When i had an old 96 roadmaster wagon, after the suspension was rebuilt and quality michelin tires were mounted on stock rims I found that not only was the off the line quickness often surprising to other drivers, but the ability to throw the old tank around curves and corners with abandon was most satisfying – and that was even without a posi rear or any modifications to the engine. Most modern sports sedans and sports cars would beat it but they really had to work for it – that always brought a smile even if ya did lose the race
We long puzzled at the inability of most old domestic car owners, less so sports car and foreign GT, to grasp the concept “weight is the enemy.” Somehow weight matters to them only in drag and race cars, nothing else, which seems a bizarre disconnect in a real gear head. Bill Lear’s “I’d sell my grandmother to lose another pound from a Lear Jet” lost on them.

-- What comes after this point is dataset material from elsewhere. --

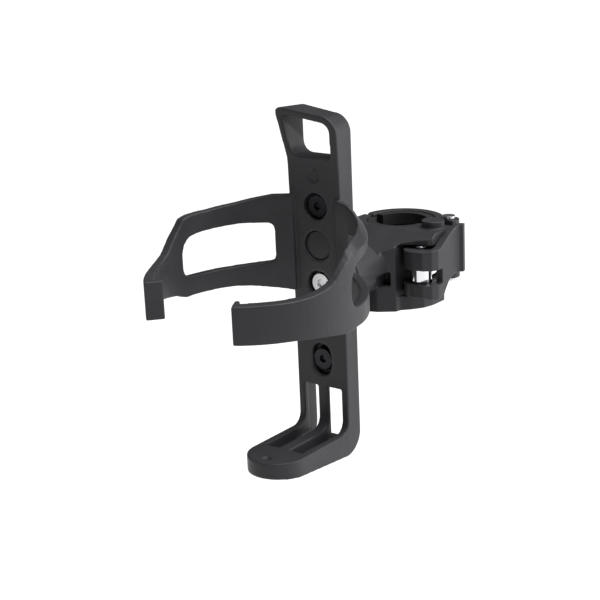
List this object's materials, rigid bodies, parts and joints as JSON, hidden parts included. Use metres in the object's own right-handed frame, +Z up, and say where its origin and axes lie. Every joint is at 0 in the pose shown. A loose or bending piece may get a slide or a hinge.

But then, while Bentley was purveying their 1952-on lightened Continental, Detroit was offering standard convertibles festooned with a couple hundred pounds m o r e “sporty” styling cues, heavily leaded hoods, etc. in their Olds Fiesta, Buick Skylark, Cad Eldorado, Packard Caribbean.
Again, agree with five of Kyle’s six suggestions, not his adviso to replace longer legs with a stumpier rear axle ratio simply for quicker acceleration in a nation of 350 million whoa and goers. You can always downshift, but it’s a real drag to run out of gears.
The right tires make a huge difference in my experience.
Tinkeritis has ruined more cars than it improved. Factory engineers are pretty sharp, especially when it comes to engine and exhaust tuning tuning, torque curves and gear ratios. One of the worst things you can do to your car is install granny gears and feel like you’re in the wrong gear going down the road.
Kyle,
I see you have an OSB Chevy that you seem to have lowered. I am considering doing this to my ’90 Silverado but am concerned about the effect on my towing capacity. (I have a 14′ enclosed trailer for my Bugeye) Do you tow a trailer with your truck? Have you had any problems after lowering it? Thanks in advance.